Source material:
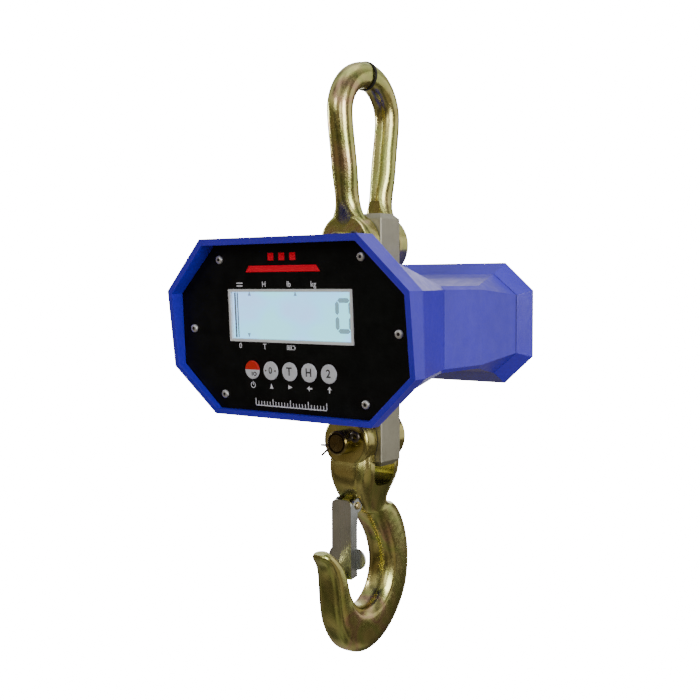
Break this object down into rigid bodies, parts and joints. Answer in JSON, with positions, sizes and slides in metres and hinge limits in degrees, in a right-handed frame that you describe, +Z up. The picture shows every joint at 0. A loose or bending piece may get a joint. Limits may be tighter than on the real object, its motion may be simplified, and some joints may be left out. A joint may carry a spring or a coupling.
{
  "type": "crane scale",
  "caption": "Hanging crane scale: bow shackle and clevis-pinned safety hook on a load bar through an eight-sided blue housing with a lit display and round keys",
  "frame": {"origin": "bearing point: the lowest point of the inside of the shackle's crown, where the scale hangs", "axes": "+Z up along the load line, -Y towards the reader of the display, +X to the reader's right"},
  "size_m": [0.2612, 0.237, 0.5409],
  "materials": {
    "zinc_yellow": "yellow chromated zinc plating, half gloss, with a drift of pink and green",
    "bar_steel": "fine milled, nickel plated",
    "bright_zinc": "bright zinc plated sheet",
    "dark_steel": "dark oiled wire",
    "stainless": "polished stainless screws",
    "rivet_brass": "yellow passivated rivet",
    "ring_black": "matt black band",
    "blue_paint": "half gloss blue powder coat with a fine orange peel",
    "panel_black": "gloss black film",
    "frame_grey": "satin light grey",
    "window_clear": "clear polished",
    "lcd_glass": "pale blue-green liquid crystal cell",
    "backlight_white": "white diffuser",
    "key_grey": "light grey cap",
    "key_red": "red cap with a grey lower half",
    "rubber_black": "matt black",
    "board_green": "green solder mask",
    "black_plastic": "fine texture",
    "battery_case": "dark grey case",
    "strap_webbing": "woven black",
    "plated_plate": "zinc plated plate",
    "lead_jacket": "smooth dark grey jacket"
  },
  "bodies": {
    "scale_body": {"load_cell_bar": "bar_steel", "gauge_cover_front": "stainless", "gauge_cover_rear": "stainless", "front_bezel": "blue_paint", "bezel_screws": "stainless", "front_housing": "blue_paint", "rear_housing": "blue_paint", "bar_bracket_left": "plated_plate", "bar_bracket_right": "plated_plate", "bracket_screws": "stainless", "housing_screws": "stainless", "bar_seal_top": "rubber_black", "bar_seal_bottom": "rubber_black", "front_panel": "panel_black", "panel_gasket": "rubber_black", "panel_screws": "stainless", "display_frame": "frame_grey", "display_window": "window_clear", "display_glass": "lcd_glass", "backlight": "backlight_white", "main_board": "board_green", "board_standoffs": "stainless", "key_switches": "black_plastic", "battery_pack": "battery_case", "battery_tray": "black_plastic", "battery_strap": "strap_webbing", "rear_cover": "blue_paint", "rear_cover_gasket": "rubber_black", "rear_cover_screws": "stainless", "charger_socket": "black_plastic", "charger_cap": "rubber_black", "load_cell_lead": "lead_jacket", "battery_lead": "lead_jacket"},
    "shackle": {"bow_shackle": "zinc_yellow", "bow_marker_ring": "ring_black", "upper_clevis_pin": "zinc_yellow", "upper_split_pin": "dark_steel"},
    "hook": {"hook": "zinc_yellow", "lower_clevis_pin": "zinc_yellow", "lower_split_pin": "dark_steel", "latch_rivet": "rivet_brass", "latch_spring": "dark_steel"},
    "latch": {"latch": "bright_zinc"},
    "button_power": {"button_power": "key_red"},
    "button_zero": {"button_zero": "key_grey"},
    "button_tare": {"button_tare": "key_grey"},
    "button_hold": {"button_hold": "key_grey"},
    "button_second": {"button_second": "key_grey"}
  },
  "joints": [
    {"name": "shackle_swing", "type": "hinge", "parent": "scale_body", "child": "shackle", "pos_m": [0, 0, -0.141], "axis": [0, 1, 0], "range_deg": [-90, 90]},
    {"name": "hook_swing", "type": "hinge", "parent": "scale_body", "child": "hook", "pos_m": [0, 0, -0.3185], "axis": [0, 1, 0], "range_deg": [-90, 90]},
    {"name": "latch_open", "type": "hinge", "parent": "hook", "child": "latch", "pos_m": [0, -0.0272, -0.3765], "axis": [1, 0, 0], "range_deg": [0, 38], "stiffness_Nm_per_rad": 0.12, "springref_deg": -45.84},
    {"name": "power_press", "type": "slide", "parent": "scale_body", "child": "button_power", "axis": [0, 0.9987, 0.0506], "range_m": [0, 0.0008], "stiffness_N_per_m": 2000, "springref_m": -0.0005},
    {"name": "zero_press", "type": "slide", "parent": "scale_body", "child": "button_zero", "axis": [0, 0.9987, 0.0506], "range_m": [0, 0.0008], "stiffness_N_per_m": 2000, "springref_m": -0.0005},
    {"name": "tare_press", "type": "slide", "parent": "scale_body", "child": "button_tare", "axis": [0, 0.9987, 0.0506], "range_m": [0, 0.0008], "stiffness_N_per_m": 2000, "springref_m": -0.0005},
    {"name": "hold_press", "type": "slide", "parent": "scale_body", "child": "button_hold", "axis": [0, 0.9987, 0.0506], "range_m": [0, 0.0008], "stiffness_N_per_m": 2000, "springref_m": -0.0005},
    {"name": "second_press", "type": "slide", "parent": "scale_body", "child": "button_second", "axis": [0, 0.9987, 0.0506], "range_m": [0, 0.0008], "stiffness_N_per_m": 2000, "springref_m": -0.0005}
  ]
}
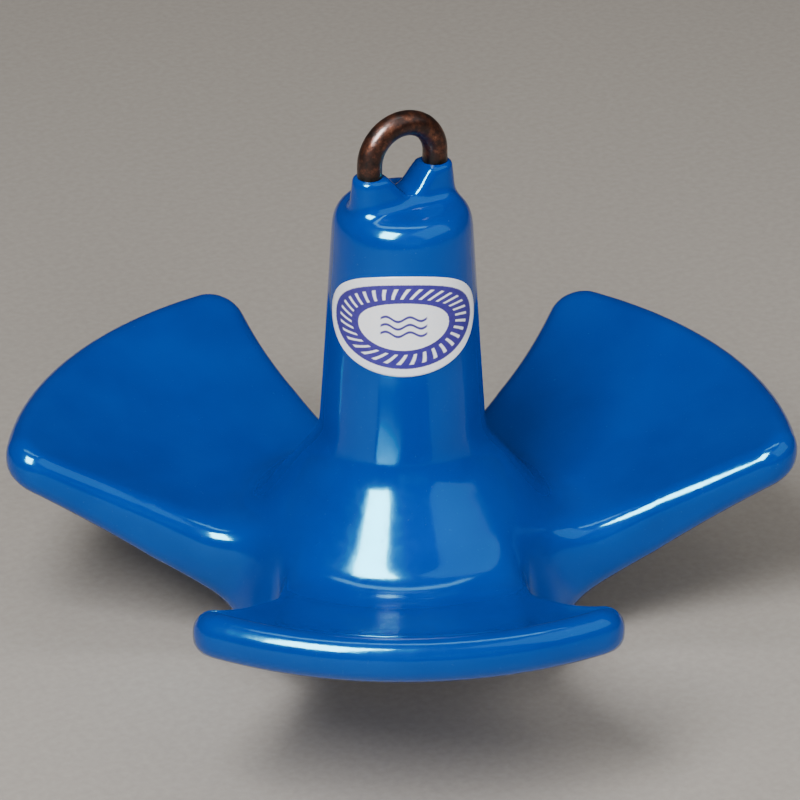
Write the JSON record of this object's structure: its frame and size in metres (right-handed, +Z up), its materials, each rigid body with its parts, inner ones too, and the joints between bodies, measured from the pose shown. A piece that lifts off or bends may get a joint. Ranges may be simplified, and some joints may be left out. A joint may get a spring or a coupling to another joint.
{
  "type": "river anchor",
  "caption": "Vinyl-coated cast river anchor with blunt radial flukes round a domed hub, a tapered shank and a cast-in lifting eye.",
  "frame": {"origin": "centre of the flat coated foot, on the shank's axis", "axes": "+Z up the shank, +X along one fluke, the lifting eye in the XZ plane"},
  "size_m": [0.2864, 0.3078, 0.2256],
  "materials": {
    "iron_casting": "rough, as cast",
    "lifting_eye": "dark brown oxidised, satin",
    "vinyl_coating": "glossy dipped PVC",
    "label": "printed film"
  },
  "bodies": {
    "root": {"iron_casting": "iron_casting", "lifting_eye": "lifting_eye", "vinyl_coating": "vinyl_coating", "label": "label"}
  },
  "joints": []
}
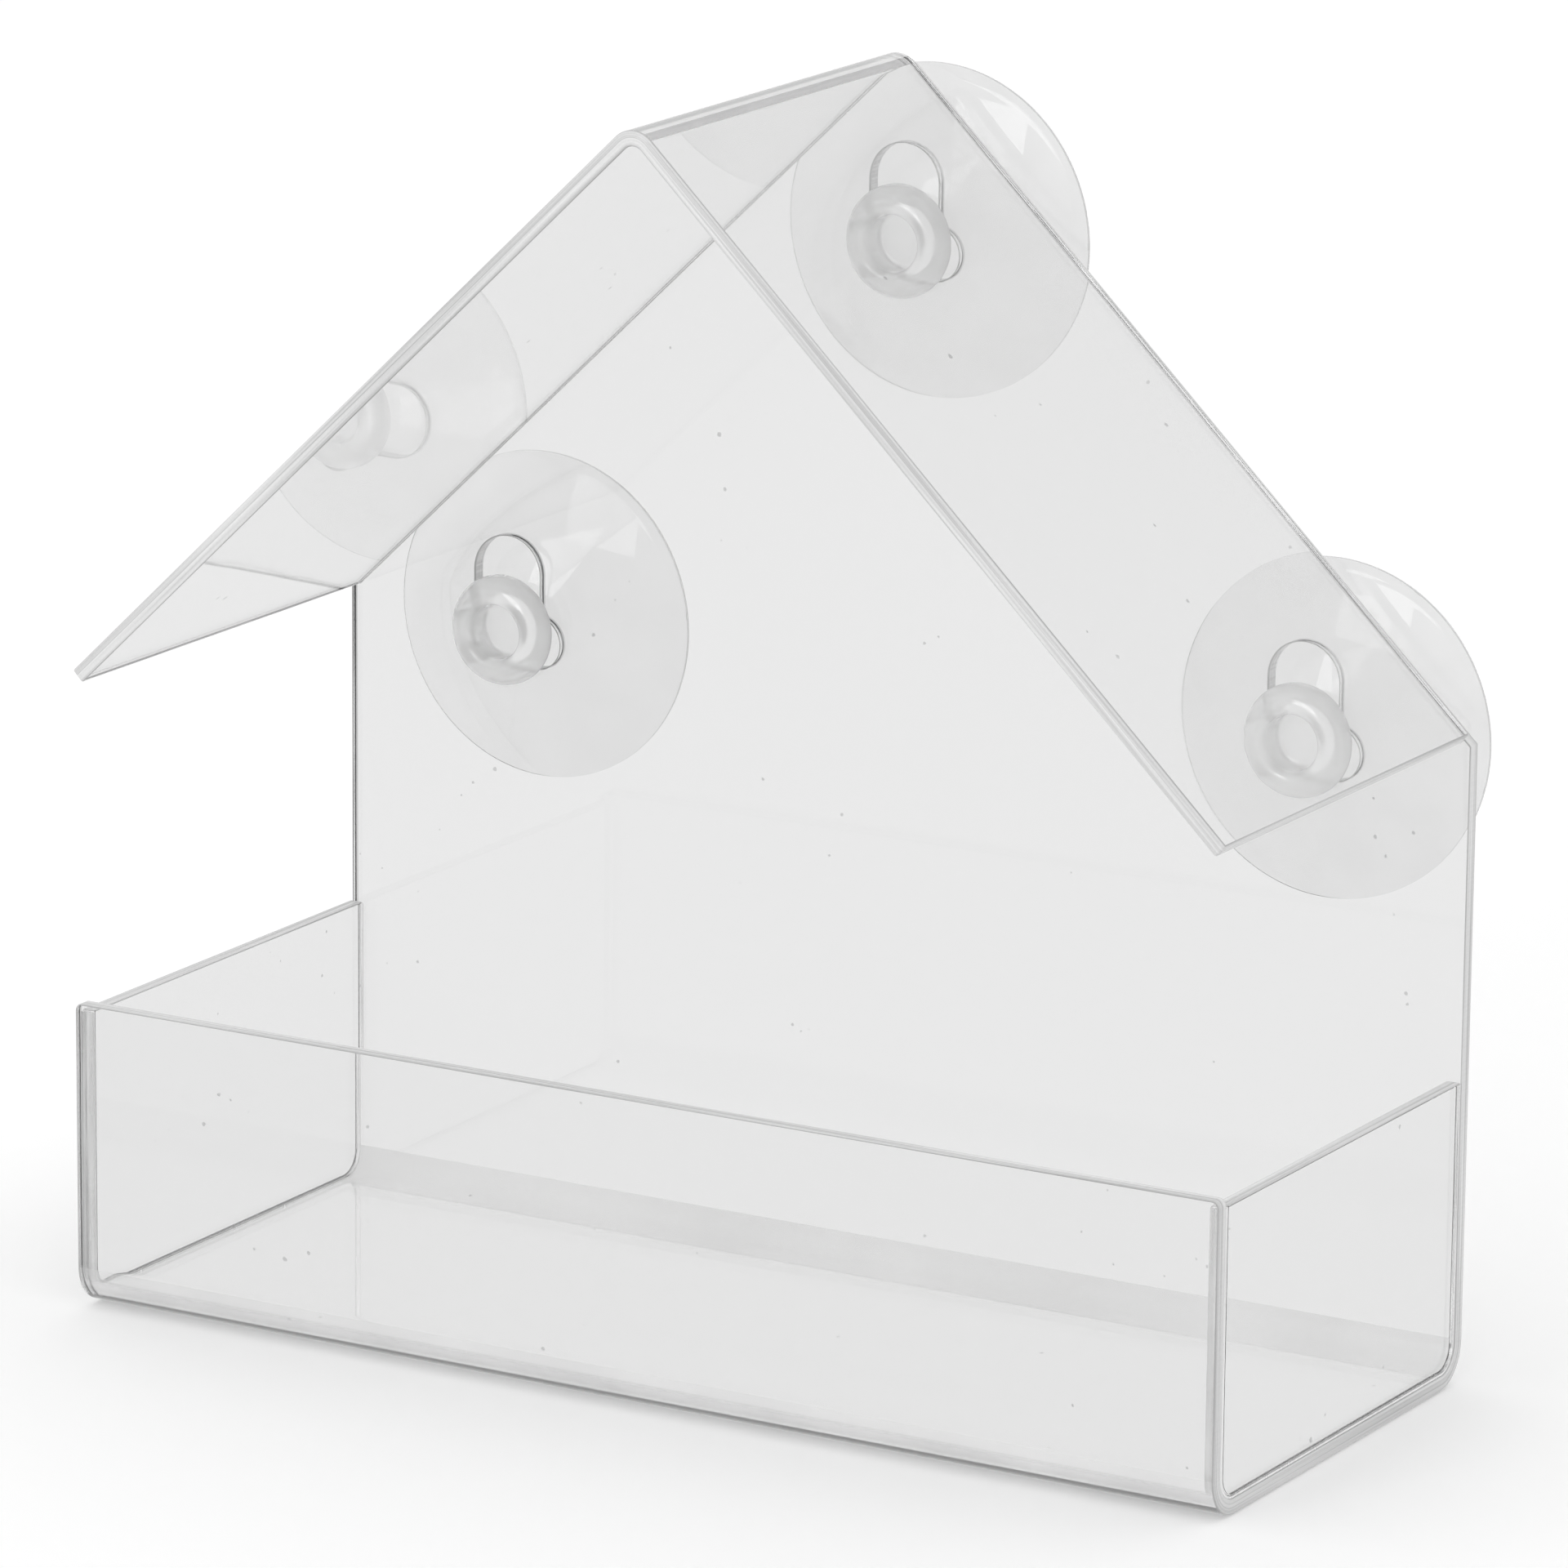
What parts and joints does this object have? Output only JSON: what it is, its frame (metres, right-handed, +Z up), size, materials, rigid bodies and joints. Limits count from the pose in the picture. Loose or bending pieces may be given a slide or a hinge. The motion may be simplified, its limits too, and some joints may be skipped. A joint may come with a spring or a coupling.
{
  "type": "window bird feeder",
  "caption": "House-shaped clear acrylic bird feeder with an open tray and peaked roof; soft suction cups slide in slots of its back panel and hold it on a window.",
  "frame": {"origin": "centre of the flat underside of the floor", "axes": "+Z up, +X to the right as seen by someone who looks at the front wall, +Y from the front wall towards the window pane"},
  "size_m": [0.15, 0.0688, 0.1473],
  "materials": {
    "clear_acrylic": "clear cast sheet with flame polished edges",
    "clear_vinyl": "clear soft moulding, slightly hazy"
  },
  "bodies": {
    "house": {"body_sheet": "clear_acrylic", "left_side_wall": "clear_acrylic", "right_side_wall": "clear_acrylic", "roof": "clear_acrylic"},
    "top_cup": {"suction_cup_top": "clear_vinyl"},
    "left_cup": {"suction_cup_left": "clear_vinyl"},
    "right_cup": {"suction_cup_right": "clear_vinyl"}
  },
  "joints": [
    {"name": "top_cup_slide", "type": "slide", "parent": "house", "child": "top_cup", "axis": [0, 0, 1], "range_m": [0, 0.0068]},
    {"name": "left_cup_slide", "type": "slide", "parent": "house", "child": "left_cup", "axis": [0, 0, 1], "range_m": [0, 0.0068]},
    {"name": "right_cup_slide", "type": "slide", "parent": "house", "child": "right_cup", "axis": [0, 0, 1], "range_m": [0, 0.0068]}
  ]
}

What the task requires: With the pictures omitted, reproduce the records in full and exactly.

Final answer:
Break this object down into rigid bodies, parts and joints. Answer in JSON, with positions, sizes and slides in metres and hinge limits in degrees, in a right-handed frame that you describe, +Z up. The picture shows every joint at 0. A loose or bending piece may get a joint. Limits may be tighter than on the real object, its motion may be simplified, and some joints may be left out. A joint may carry a spring or a coupling.
{
  "type": "crane scale",
  "caption": "Hanging crane scale: bow shackle and clevis-pinned safety hook on a load bar through an eight-sided blue housing with a lit display and round keys",
  "frame": {"origin": "bearing point: the lowest point of the inside of the shackle's crown, where the scale hangs", "axes": "+Z up along the load line, -Y towards the reader of the display, +X to the reader's right"},
  "size_m": [0.2612, 0.237, 0.5409],
  "materials": {
    "zinc_yellow": "yellow chromated zinc plating, half gloss, with a drift of pink and green",
    "bar_steel": "fine milled, nickel plated",
    "bright_zinc": "bright zinc plated sheet",
    "dark_steel": "dark oiled wire",
    "stainless": "polished stainless screws",
    "rivet_brass": "yellow passivated rivet",
    "ring_black": "matt black band",
    "blue_paint": "half gloss blue powder coat with a fine orange peel",
    "panel_black": "gloss black film",
    "frame_grey": "satin light grey",
    "window_clear": "clear polished",
    "lcd_glass": "pale blue-green liquid crystal cell",
    "backlight_white": "white diffuser",
    "key_grey": "light grey cap",
    "key_red": "red cap with a grey lower half",
    "rubber_black": "matt black",
    "board_green": "green solder mask",
    "black_plastic": "fine texture",
    "battery_case": "dark grey case",
    "strap_webbing": "woven black",
    "plated_plate": "zinc plated plate",
    "lead_jacket": "smooth dark grey jacket"
  },
  "bodies": {
    "scale_body": {"load_cell_bar": "bar_steel", "gauge_cover_front": "stainless", "gauge_cover_rear": "stainless", "front_bezel": "blue_paint", "bezel_screws": "stainless", "front_housing": "blue_paint", "rear_housing": "blue_paint", "bar_bracket_left": "plated_plate", "bar_bracket_right": "plated_plate", "bracket_screws": "stainless", "housing_screws": "stainless", "bar_seal_top": "rubber_black", "bar_seal_bottom": "rubber_black", "front_panel": "panel_black", "panel_gasket": "rubber_black", "panel_screws": "stainless", "display_frame": "frame_grey", "display_window": "window_clear", "display_glass": "lcd_glass", "backlight": "backlight_white", "main_board": "board_green", "board_standoffs": "stainless", "key_switches": "black_plastic", "battery_pack": "battery_case", "battery_tray": "black_plastic", "battery_strap": "strap_webbing", "rear_cover": "blue_paint", "rear_cover_gasket": "rubber_black", "rear_cover_screws": "stainless", "charger_socket": "black_plastic", "charger_cap": "rubber_black", "load_cell_lead": "lead_jacket", "battery_lead": "lead_jacket"},
    "shackle": {"bow_shackle": "zinc_yellow", "bow_marker_ring": "ring_black", "upper_clevis_pin": "zinc_yellow", "upper_split_pin": "dark_steel"},
    "hook": {"hook": "zinc_yellow", "lower_clevis_pin": "zinc_yellow", "lower_split_pin": "dark_steel", "latch_rivet": "rivet_brass", "latch_spring": "dark_steel"},
    "latch": {"latch": "bright_zinc"},
    "button_power": {"button_power": "key_red"},
    "button_zero": {"button_zero": "key_grey"},
    "button_tare": {"button_tare": "key_grey"},
    "button_hold": {"button_hold": "key_grey"},
    "button_second": {"button_second": "key_grey"}
  },
  "joints": [
    {"name": "shackle_swing", "type": "hinge", "parent": "scale_body", "child": "shackle", "pos_m": [0, 0, -0.141], "axis": [0, 1, 0], "range_deg": [-90, 90]},
    {"name": "hook_swing", "type": "hinge", "parent": "scale_body", "child": "hook", "pos_m": [0, 0, -0.3185], "axis": [0, 1, 0], "range_deg": [-90, 90]},
    {"name": "latch_open", "type": "hinge", "parent": "hook", "child": "latch", "pos_m": [0, -0.0272, -0.3765], "axis": [1, 0, 0], "range_deg": [0, 38], "stiffness_Nm_per_rad": 0.12, "springref_deg": -45.84},
    {"name": "power_press", "type": "slide", "parent": "scale_body", "child": "button_power", "axis": [0, 0.9987, 0.0506], "range_m": [0, 0.0008], "stiffness_N_per_m": 2000, "springref_m": -0.0005},
    {"name": "zero_press", "type": "slide", "parent": "scale_body", "child": "button_zero", "axis": [0, 0.9987, 0.0506], "range_m": [0, 0.0008], "stiffness_N_per_m": 2000, "springref_m": -0.0005},
    {"name": "tare_press", "type": "slide", "parent": "scale_body", "child": "button_tare", "axis": [0, 0.9987, 0.0506], "range_m": [0, 0.0008], "stiffness_N_per_m": 2000, "springref_m": -0.0005},
    {"name": "hold_press", "type": "slide", "parent": "scale_body", "child": "button_hold", "axis": [0, 0.9987, 0.0506], "range_m": [0, 0.0008], "stiffness_N_per_m": 2000, "springref_m": -0.0005},
    {"name": "second_press", "type": "slide", "parent": "scale_body", "child": "button_second", "axis": [0, 0.9987, 0.0506], "range_m": [0, 0.0008], "stiffness_N_per_m": 2000, "springref_m": -0.0005}
  ]
}
Write the JSON record of this object's structure: its frame and size in metres (right-handed, +Z up), its materials, each rigid body with its parts, inner ones too, and the joints between bodies, measured from the pose shown. A piece that lifts off or bends may get a joint. Ranges may be simplified, and some joints may be left out. A joint may get a spring or a coupling to another joint.
{
  "type": "river anchor",
  "caption": "Vinyl-coated cast river anchor with blunt radial flukes round a domed hub, a tapered shank and a cast-in lifting eye.",
  "frame": {"origin": "centre of the flat coated foot, on the shank's axis", "axes": "+Z up the shank, +X along one fluke, the lifting eye in the XZ plane"},
  "size_m": [0.2864, 0.3078, 0.2256],
  "materials": {
    "iron_casting": "rough, as cast",
    "lifting_eye": "dark brown oxidised, satin",
    "vinyl_coating": "glossy dipped PVC",
    "label": "printed film"
  },
  "bodies": {
    "root": {"iron_casting": "iron_casting", "lifting_eye": "lifting_eye", "vinyl_coating": "vinyl_coating", "label": "label"}
  },
  "joints": []
}
What parts and joints does this object have? Output only JSON: what it is, its frame (metres, right-handed, +Z up), size, materials, rigid bodies and joints. Limits count from the pose in the picture. Loose or bending pieces may be given a slide or a hinge. The motion may be simplified, its limits too, and some joints may be skipped. A joint may come with a spring or a coupling.
{
  "type": "window bird feeder",
  "caption": "House-shaped clear acrylic bird feeder with an open tray and peaked roof; soft suction cups slide in slots of its back panel and hold it on a window.",
  "frame": {"origin": "centre of the flat underside of the floor", "axes": "+Z up, +X to the right as seen by someone who looks at the front wall, +Y from the front wall towards the window pane"},
  "size_m": [0.15, 0.0688, 0.1473],
  "materials": {
    "clear_acrylic": "clear cast sheet with flame polished edges",
    "clear_vinyl": "clear soft moulding, slightly hazy"
  },
  "bodies": {
    "house": {"body_sheet": "clear_acrylic", "left_side_wall": "clear_acrylic", "right_side_wall": "clear_acrylic", "roof": "clear_acrylic"},
    "top_cup": {"suction_cup_top": "clear_vinyl"},
    "left_cup": {"suction_cup_left": "clear_vinyl"},
    "right_cup": {"suction_cup_right": "clear_vinyl"}
  },
  "joints": [
    {"name": "top_cup_slide", "type": "slide", "parent": "house", "child": "top_cup", "axis": [0, 0, 1], "range_m": [0, 0.0068]},
    {"name": "left_cup_slide", "type": "slide", "parent": "house", "child": "left_cup", "axis": [0, 0, 1], "range_m": [0, 0.0068]},
    {"name": "right_cup_slide", "type": "slide", "parent": "house", "child": "right_cup", "axis": [0, 0, 1], "range_m": [0, 0.0068]}
  ]
}